Things have turned ugly in the war of words between the two sides of the “Brexit” campaign.
From London, US president Barack Obama wrote an article urging America’s “friend” to stay in the European Union. And Boris Johnson, the Conservative mayor of London and a hopeful for the job of British prime minister in the near future, responded by attributing Obama’s stance to the president’s ethnicity and linking that to a resentment of the British empire.
In an article that appeared in The Sun, one of the UK’s most right-wing tabloids, Johnson tells a story about a bust of Winston Churchill which Obama may or may not have removed from the Oval Office. Johnson says that if Obama did so, it might have been because of ”the part-Kenyan president’s ancestral dislike of the British empire—of which Churchill had been such a fervent defender.”

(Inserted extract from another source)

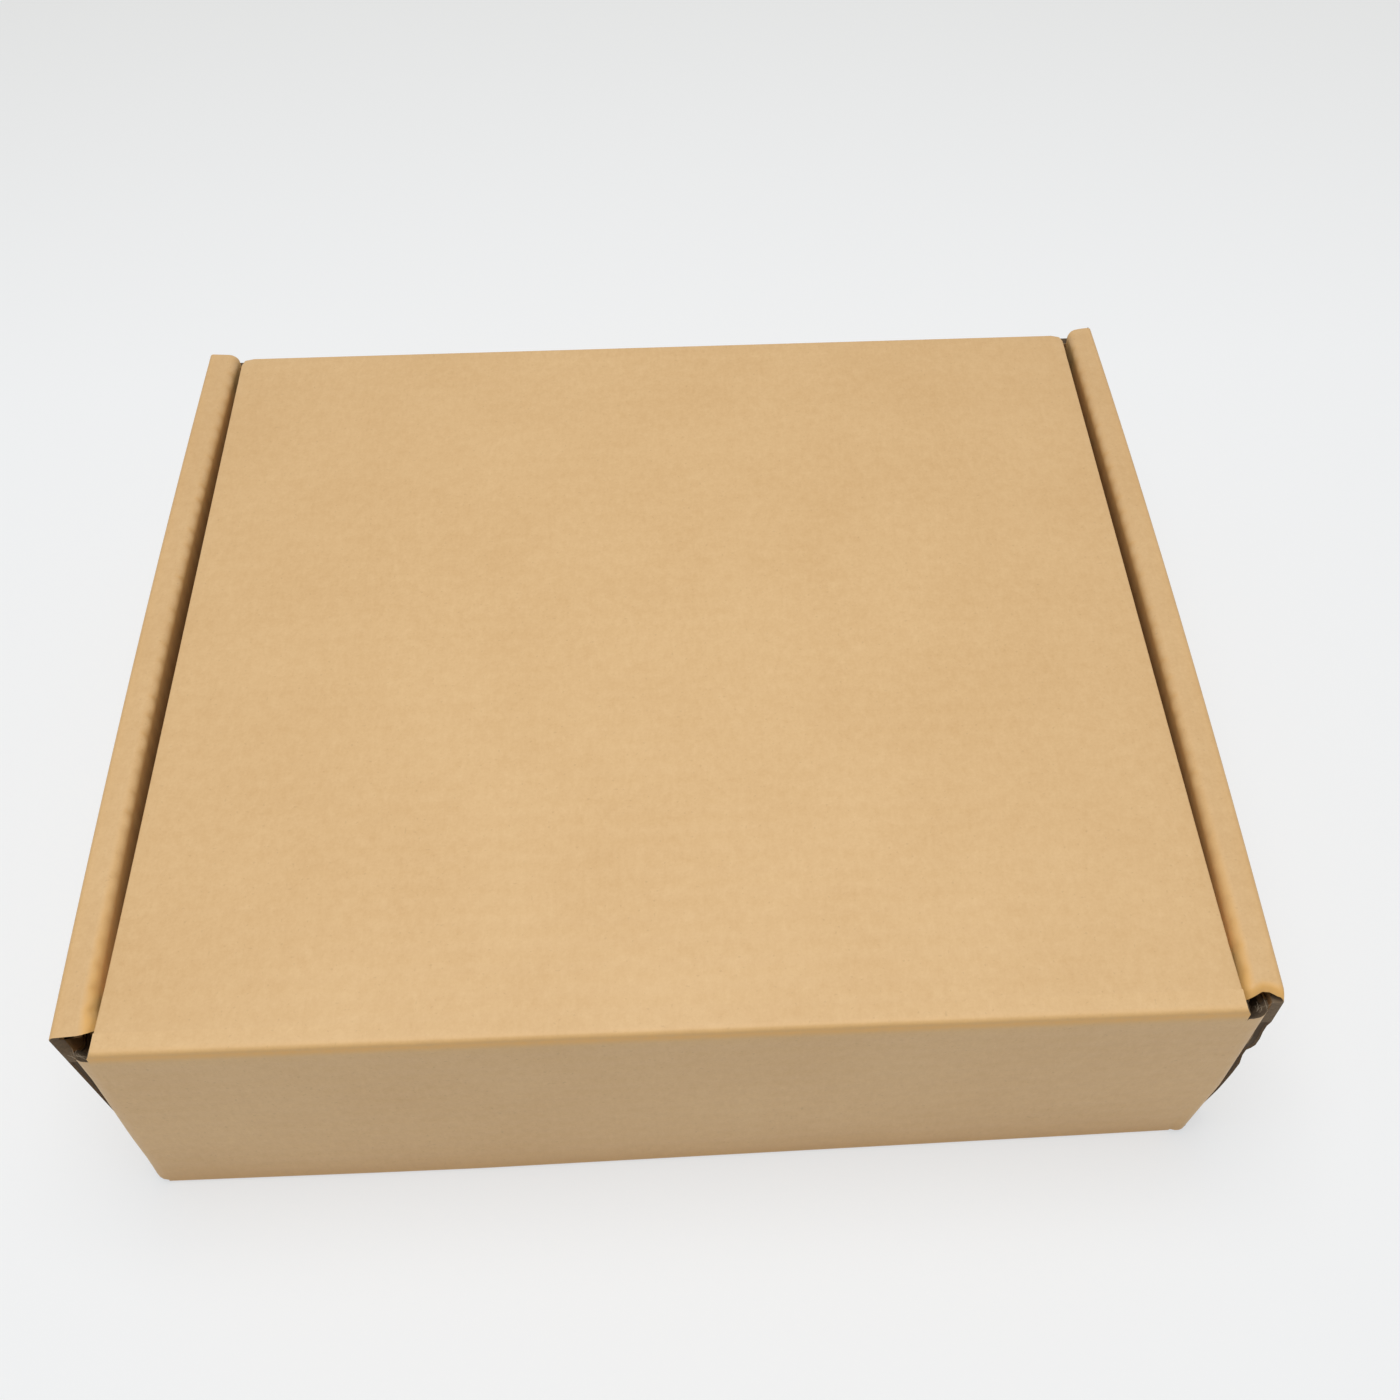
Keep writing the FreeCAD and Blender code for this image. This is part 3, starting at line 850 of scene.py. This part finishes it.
ear_runs = [(lid_half, 0), (0, quarter + ear_tilt), (ear_reach, 0)]
flap_runs = [(lid_length, 0), (0, quarter + flap_tilt), (flap_reach, 0)]


def rounded_reach(from_corner, radius):
    """How much of a panel's reach is lost near its rounded corner."""
    into = np.clip(radius - from_corner, 0, radius)
    return radius - np.sqrt(np.maximum(radius ** 2 - into ** 2, 0))


def lid_blank():
    side = [0.0, *spread(0, flap_half - flap_corner, 8)]
    side += [*spread(flap_half - flap_corner, flap_half, 8), lid_half]
    side += spread(lid_half, lid_half + ear_reach, 8)
    edges = [flap_half, lid_half, lid_half + ear_reach]
    across = tidy_lines([-line for line in edges] + edges, [-line for line in side] + side)
    along = [0.0, *spread(0, ear_low, 4), *spread(ear_low, ear_low + ear_corner, 8)]
    along += spread(ear_low + ear_corner, ear_high - ear_corner, 50)
    along += spread(ear_high - ear_corner, ear_high, 8)
    along += spread(ear_high, lid_length, 4)
    along += spread(lid_length, lid_length + flap_reach, 8)
    panels = [(-lid_half, lid_half, 0, lid_length)]
    panels.append((-flap_half, flap_half, lid_length, lid_length + flap_reach))
    for way in (-1, 1):
        left, right = sorted((way * lid_half, way * (lid_half + ear_reach)))
        panels.append((left, right, ear_low, ear_high))
    edges = [0.0, ear_low, ear_high, lid_length, lid_length + flap_reach]
    return cut_blank("lid_board", across, tidy_lines(edges, along), panels)


def fold_lid(u, v):
    """Folds the ears and the flap down, and returns each point's place and how far out it lies."""
    way = np.where(u < 0, -1.0, 1.0)
    out = np.abs(u)
    ear = out > lid_half + speck
    flap = v > lid_length + speck

    # Rounded corners of the ears and of the flap
    from_end = np.minimum(v - ear_low, ear_high - v)
    lost = rounded_reach(from_end, ear_corner)
    out = np.where(ear, lid_half + (out - lid_half) * (1 - lost / ear_reach), out)
    lost = rounded_reach(flap_half - out, flap_corner)
    along_flap = np.where(flap, lid_length + (v - lid_length) * (1 - lost / flap_reach), v)

    x_ear, down_ear = laid(out, ear_runs)
    y_flap, down_flap = laid(along_flap, flap_runs)
    x = way * x_ear
    x = x + way * lid_flare * np.exp(-v / flare_reach) * out / lid_half
    y = lid_start + np.where(flap, y_flap, v)
    z = top - np.where(ear, down_ear, np.where(flap, down_flap, 0))

    # The far edge runs slightly askew
    askew = np.interp(x, [-lid_half, lid_half], [0, lid_far_right - lid_far_left])
    y = y + askew * np.clip(v / lid_length, 0, 1) ** 2
    far_corner = (np.abs(out - lid_half) < speck) & (np.abs(v - lid_length) < speck)
    x = x - way * lid_corner_cut * far_corner
    y = y - lid_corner_cut * far_corner
    return np.stack([x, y, z], axis=1), out


def make_lid():
    piece = lid_blank()
    u, v = sheet_places(piece)
    places, out = fold_lid(u, v)
    beside_fold = out - lid_half
    # Ochre on the ears just below their folds, partly the crease's own colour and partly painted shade
    # down in the gap
    crease_and_gap_shade = np.clip(beside_fold / (2 * mm), 0, 1) * np.exp(-beside_fold / (6 * mm))
    mark(piece, "crease_and_shade", "FLOAT", crease_and_gap_shade)
    # Painted shade down in the gap, on the ears
    gap_shade = painted_gap_shade(out - lid_half) * np.clip(v / (40 * mm), 0.3, 1)
    # Painted shade: the lid's top darkens towards its far end and its sides, standing in for the fall-off
    # of light
    lid_falloff_shade = 0.05 * (v / lid_length) ** 1.5 + 0.05 * (out / lid_half) ** 2
    mark(piece, "painted_shade", "FLOAT", np.maximum(gap_shade, np.clip(lid_falloff_shade, 0, 0.1)))
    write_points(piece, places)
    finish_board(piece)
    give_thickness(piece, board)
    mark_depth(piece)

    # Soften the folds on the outside
    start_editing(piece)

    def outside_fold(edge):
        a, b = edge.verts[0].co, edge.verts[1].co
        if min(a.z, b.z) < top - 0.05 * mm or len(edge.link_faces) != 2:
            return False
        if max(a.y, b.y) < lid_start + 0.1 * mm:
            return False
        return edge.calc_face_angle(0) > sharp_fold

    select_edges(piece, outside_fold)
    bpy.ops.mesh.bevel(offset=lid_edge_radius, segments=3, affect="EDGES", material=0)
    stop_editing()
    open_raw_edges(piece)
    shade(piece)
    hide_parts("lid")
    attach(piece, "lid")
    return piece


# Crease: the strip of board between the hinge wall and the lid

def make_crease():
    length = 2 * crease_stub + 2 * board
    fold_at = crease_stub + board
    along = [0.0, *spread(0, crease_stub, 5), fold_at - 2 * mm, fold_at, fold_at + 2 * mm]
    along += [length - crease_stub, length]
    half = lid_half + lid_flare
    across = [-half, *spread(-half, half, 260)]
    piece = cut_blank("crease", across, along, [(-half, half, 0, length)])
    u, v = sheet_places(piece)
    up, inward = laid(v, [(fold_at, 0), (0, quarter), (fold_at, 0)])
    x = u * (1 + crease_spread / half * np.clip((fold_at - v) / (2 * mm), 0, 1))
    y = hinge.y - board + inward
    z = hinge.z - crease_stub + up
    on_wall = np.clip((hinge.y - y) / board, 0, 1)
    y = y + crease_inset * on_wall
    mark(piece, "crease_and_shade", "FLOAT", fold_tint(fold_at - v))
    mark(piece, "painted_shade", "FLOAT", np.zeros(len(u)))
    write_points(piece, np.stack([x, y, z], axis=1))
    finish_board(piece)
    give_thickness(piece, board)
    mark_depth(piece)
    start_editing(piece)

    def outer_fold(edge):
        a, b = edge.verts[0].co, edge.verts[1].co
        on_wall_side = max(a.y, b.y) < hinge.y - board + crease_inset + 0.1 * mm
        return on_wall_side and min(a.z, b.z) > top - 0.1 * mm

    select_edges(piece, outer_fold)
    bpy.ops.mesh.bevel(offset=crease_radius, segments=4, affect="EDGES", material=0)
    stop_editing()

    # The fold wanders a little, by three waves of a rate, a start and a size each
    places = read_points(piece)
    from_fold = np.abs(places[:, 1] - hinge.y + board) + top - places[:, 2]
    near_fold = np.clip(1 - from_fold / (3 * mm), 0, 1)
    wander = sum(size * np.sin(places[:, 0] * rate + start) for rate, start, size in crease_waves)
    deepest = sum(size for rate, start, size in crease_waves)
    places[:, 2] -= crease_wander * near_fold * (wander + deepest)
    write_points(piece, places)
    shade(piece)
    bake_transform(piece)
    return piece


# Torn fibres of the liner, standing up at the two near corners

fibre_roots = {
    -1: (Vector((-137.6 * mm, -122.6 * mm, 73.6 * mm)), Vector((1.8 * mm, 0.5 * mm, 0.3 * mm))),
    1: (Vector((139.2 * mm, -121.9 * mm, 73.4 * mm)), Vector((1.6 * mm, 0.6 * mm, 0.4 * mm)))}
fibre_count = 11
fibre_width = 0.06 * mm
fibre_thickness = 0.05 * mm
fibre_length = 3.0 * mm


def make_fibre(root, lean_to, length, curl):
    """One strand of torn paper, tapering and curling to its tip."""
    deselect_all()
    bpy.ops.mesh.primitive_grid_add(x_subdivisions=2, y_subdivisions=6, size=2)
    strand = bpy.context.object
    places = read_points(strand)
    along = 0.5 + 0.5 * places[:, 1:2]
    across = places[:, 0:1] * fibre_width * (1 - 0.75 * along)
    turned = np.array([math.cos(curl), math.sin(curl), 0.0])
    path = np.array(root) + np.array(lean_to) * length * along + turned * 0.35 * length * along ** 2
    write_points(strand, path + across * np.array([-math.sin(curl), math.cos(curl), 0.2]))
    return strand


def make_torn_fibres():
    chance = np.random.default_rng(11)
    strands = []
    for way, (middle, scatter) in fibre_roots.items():
        for number in range(fibre_count):
            root = middle + Vector([scatter[axis] * chance.uniform(-1, 1) for axis in range(3)])
            lean_to = Vector((chance.uniform(-0.4, 0.4), chance.uniform(-0.1, 0.5), 1.0)).normalized()
            length = fibre_length * chance.uniform(0.4, 1.0)
            strands.append(make_fibre(root, lean_to, length, chance.uniform(0, 2 * math.pi)))
    deselect_all()
    for strand in strands:
        strand.select_set(True)
    bpy.context.view_layer.objects.active = strands[0]
    bpy.ops.object.join()
    piece = bpy.context.object
    piece.name = "torn_fibres"
    piece.data.materials.append(torn_paper)
    solid = piece.modifiers.new("thickness", "SOLIDIFY")
    solid.thickness = fibre_thickness
    apply_modifier(piece, solid)
    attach(piece, "tray")
    return piece


make_tray()
make_lid()
make_crease()
make_torn_fibres()


# Floor, light and camera

white = (1.0, 1.0, 1.0, 1.0)


def background_rays(tree):
    """1 for rays that show the background to the eye, straight, mirrored or through glass."""
    seen = add_node(tree, "ShaderNodeLightPath", output=0)
    mirrored = add_node(tree, "ShaderNodeLightPath", output=3)
    through = add_node(tree, "ShaderNodeLightPath", output=6)
    return seen + mirrored + through


def make_floor():
    deselect_all()
    bpy.ops.mesh.primitive_plane_add(size=8)
    floor = bpy.context.object
    floor.name = "floor"
    material, tree, shader = new_material("pale floor")
    shader.inputs["Base Color"].default_value = plain_colour(238, 240, 242)
    shader.inputs["Roughness"].default_value = 0.7
    shader.inputs["Specular IOR Level"].default_value = 0.1
    place = add_node(tree, "ShaderNodeTexCoord", output=3)
    behind = add_node(tree, "ShaderNodeSeparateXYZ", output=1, Vector=place)
    # Painted fall-off of light: the backdrop seen by the camera darkens towards the back
    painted_falloff = add_node(tree, "ShaderNodeMapRange", i0=behind, i1=0.2, i2=0.6, i3=0.0, i4=1.0)
    backdrop = mix_colour(tree, painted_falloff, (0.965, 0.975, 0.98, 1.0), (0.84, 0.84, 0.82, 1.0))
    paper_white = add_node(tree, "ShaderNodeEmission", Color=backdrop)
    share = background_rays(tree) * 0.6
    lit = Value(tree, shader.outputs[0])
    blended = add_node(tree, "ShaderNodeMixShader", i0=share, i1=lit, i2=paper_white)
    tree.links.new(blended.socket, tree.nodes["Material Output"].inputs["Surface"])
    floor.data.materials.append(material)


def make_light():
    world = bpy.data.worlds.new("studio")
    bpy.context.scene.world = world
    world.use_nodes = True
    tree = world.node_tree
    fill = tree.nodes["Background"]
    fill.inputs["Color"].default_value = white
    fill.inputs["Strength"].default_value = 0.42
    lit = Value(tree, fill.outputs[0])
    backdrop = add_node(tree, "ShaderNodeBackground", Color=white, Strength=0.8)
    blended = add_node(tree, "ShaderNodeMixShader", i0=background_rays(tree), i1=lit, i2=backdrop)
    tree.links.new(blended.socket, tree.nodes["World Output"].inputs["Surface"])

    lamp = bpy.data.lights.new("soft box", "AREA")
    lamp.shape = "SQUARE"
    lamp.size = 0.6
    lamp.energy = 5.2
    soft_box = bpy.data.objects.new("soft box", lamp)
    soft_box.location = (-0.02, -0.05, 1.0)
    aim = Vector((0, 0, 0)) - Vector(soft_box.location)
    soft_box.rotation_euler = aim.to_track_quat("-Z", "Y").to_euler()
    bpy.context.scene.collection.objects.link(soft_box)


def make_camera():
    view = bpy.data.cameras.new("camera")
    view.sensor_fit = "HORIZONTAL"
    view.sensor_width = 36.0
    view.lens = 40.392
    camera = bpy.data.objects.new("camera", view)
    camera_place = Vector((5.6 * mm, hinge.y - 165.7 * mm, 411.4 * mm))
    heading = math.radians(1.02)
    down = math.radians(52.0)
    roll = math.radians(-1.29)
    turn = Matrix.Rotation(-heading, 4, "Z") @ Matrix.Rotation(quarter - down, 4, "X")
    turn = turn @ Matrix.Rotation(roll, 4, "Z")
    camera.matrix_world = Matrix.Translation(camera_place) @ turn
    bpy.context.scene.collection.objects.link(camera)
    bpy.context.scene.camera = camera


make_floor()
make_light()
make_camera()
bpy.context.scene.view_settings.view_transform = "Standard"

He says Americans would never submit to such a union, and Obama shouldn’t advise Britain to take a course he would refuse, hypothetically, for his own people. The mayor writes:
The US guards its democracy with more hysterical jealousy than any other country on earth.
It is not just that the Americans refuse to recognise the jurisdiction of the International Criminal Court, or that they have refused to sign up to the International Convention on the Law of the Sea.
America is the only country in the world that has so far failed to sign up to the UN convention on the rights of the child, or the UN convention on the emancipation of women.
For the United States to tell us in the UK that we must surrender control of so much of our democracy – it is a breathtaking example of the principle of do-as-I-say-but-not-as-I-do.
Johnson’s article also cites often-used arguments about how much control the UK has ceded to Brussels, and how much membership of the union costs.
Johnson has made some nasty gaffes before. He had to apologize to the families of soccer fans crushed to death in one of the sport’s worst tragedies, for implying that some died because they were drunk. It’s hard to believe that he is unaware of those sectors of US society that still question where Obama was born, his religion, and his right to govern.
Boris Johnson makes a speciality of saying things that few others would get away with. His persona of a floppy-haired, precocious, overgrown schoolboy seems to give him license. He’s clownish, many believe, but authentic. But acting the “lovable” clown might not work as a strategy to get him out of these self-made scrapes forever.